Guest Interview: Jacquie Lawrence

Portrait of MGFF23 Guest Jacquie Lawrence

Guest Interview: Jacquie Lawrence

To celebrate our 30th Mardi Gras Film Festival we sit down with Jacqui Lawrence to discuss their film Gateways Grind, which screened in MGFF23. Hear what they have to say about their film, their favourite on-screen LGBTIQ+ kiss and the importance of queer films in cinema and LGBTIQ+ storytelling.

Name: Jacquie Lawrence
Pronouns: she/her
Social handles: Instagram | Website | Twitter

Queer Screen: Tell us why everyone needs to buy a ticket to see your film.

Jacquie Lawrence: ​​Gateways Grind tells the untold history of the most iconic and longest running lesbian club in the world. It is both revealing and revelatory with comedic and poignant interviews, lush archive, evocative drama reconstruction and some wonderful Dusty tracks!

What was the appeal of your film as a project? Why this film?

Simply put, the film could not wait any longer to be made! Some of the contributors are no longer with us. They told their stories of visiting Gateways as early as the 1940s. Their unique and remarkable stories were dying with them. Now their stories will live on in Gateways Grind. This film tells the visibility of lesbians over a remarkable cultural, social and political period.

What do you hope audiences take from your film?

That lesbians have been sexy, sassy and sensational for longer than many of us have been alive. They created safe spaces where they could be themselves, find their tribes, create their own codes of conduct and EXIST against all adversity. Oh and that Sandi Toksvig has an amazing personal connection with Gateways and brings that to the screen.

There are more channels for LGBTIQ+ films than ever before, why are queer film festivals like ours still important?

I agree that more LGBTIQ+ channels exist now but I still think that lesbian fare on these channels and, especially, broadcast channels, is outnumbered by the content for and about the gay male experience. I love my gay brothers but for every ten Oscar Wildes (films, television dramas, documentaries) there is one Gentleman Jack! Queer film festivals, like Queer Screen, tend to be more balanced in the exhibition of their content. Lesbian and trans stories are just as important to festival programmers and long may that continue!

Why is it important to keep telling LGBTIQ+ stories?

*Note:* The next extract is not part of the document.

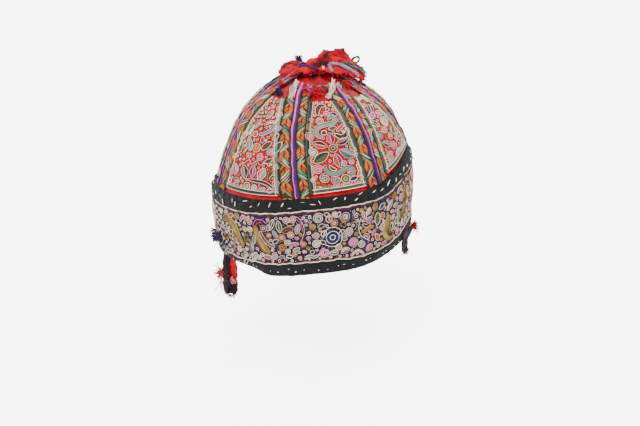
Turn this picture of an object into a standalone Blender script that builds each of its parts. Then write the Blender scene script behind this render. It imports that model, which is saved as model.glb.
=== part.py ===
"""Embroidered baby hat: seven gores of red cloth under embroidered panels and chevron braids, gathered at
the top into a ragged ruffle, on a deep embroidered band with black bindings and two short ties.

The hat keeps the form that it has on a head. +Z is up, -Y is the front, and +X is the wearer's left.
The origin is inside the top of the crown, where the top of the head meets it.
"""

import math
from collections import namedtuple

import bmesh
import bpy
from mathutils import Vector

MM = 0.001
WELD = 0.01 * MM

# Heights are measured up the hat from the floor of its section table.
SEAT_HEIGHT = 148.0 * MM
FRONT_TO_BACK = 1.04

# The layers of cloth, and the gap that each keeps to the next.
GAP = 0.4 * MM
BAND_WALL = 2.2 * MM
CROWN_WALL = 2.0 * MM
APPLIED_WALL = 1.0 * MM
BINDING_WALL = 1.0 * MM
BINDING_ROLL = 1.0 * MM
RUFFLE_WALL = 1.3 * MM
TIE_WALL = 1.4 * MM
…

Not only is queer history untold, often it is hidden, sometime erased. Unless we, as queers, tell our stories in an authentic way, they will become diluted to the point of disappearance.

What was the first film you saw yourself represented in?

It has to be DESERT HEARTS. Such an important film in that it wasn’t the usual ‘coming out’ story but featured mature complex and flawed characters. And that happy ending!

What’s one of your favourite LGBTIQ+ films and why do you love it?

Probably GO FISH, not just because of the authenticity of its writing, direction, form and performances but I loved the after story including the bidding war at Sundance. The lesbians had arrived in Hollywood!

What on-screen LGBTIQ+ kiss still makes you swoon?

When Nick Robinson kisses Kelynan Lonsdale at the top of the ferris wheel in Love, Simon.

Is there a dream LGBTIQ+ figure or topic that you wish you could tackle in another documentary?

There is. We are. More to announce when we can. Probably at QS screening!

What is one piece of career advice that you would give your younger self when it comes to filmmaking?

If you can’t get funding to tell your story, it doesn’t mean it can’t be told. I was lucky enough to commission queer content at Channel 4 but had to turn 99.9% of submissions down. That doesn’t mean they were weak submissions, just that we couldn’t fund and schedule all the strong ones. So don’t give up. Independently funded content can give you the independence to make films the were you want them and distribution – either through film festivals or online – is just as potent as a broadcast screening.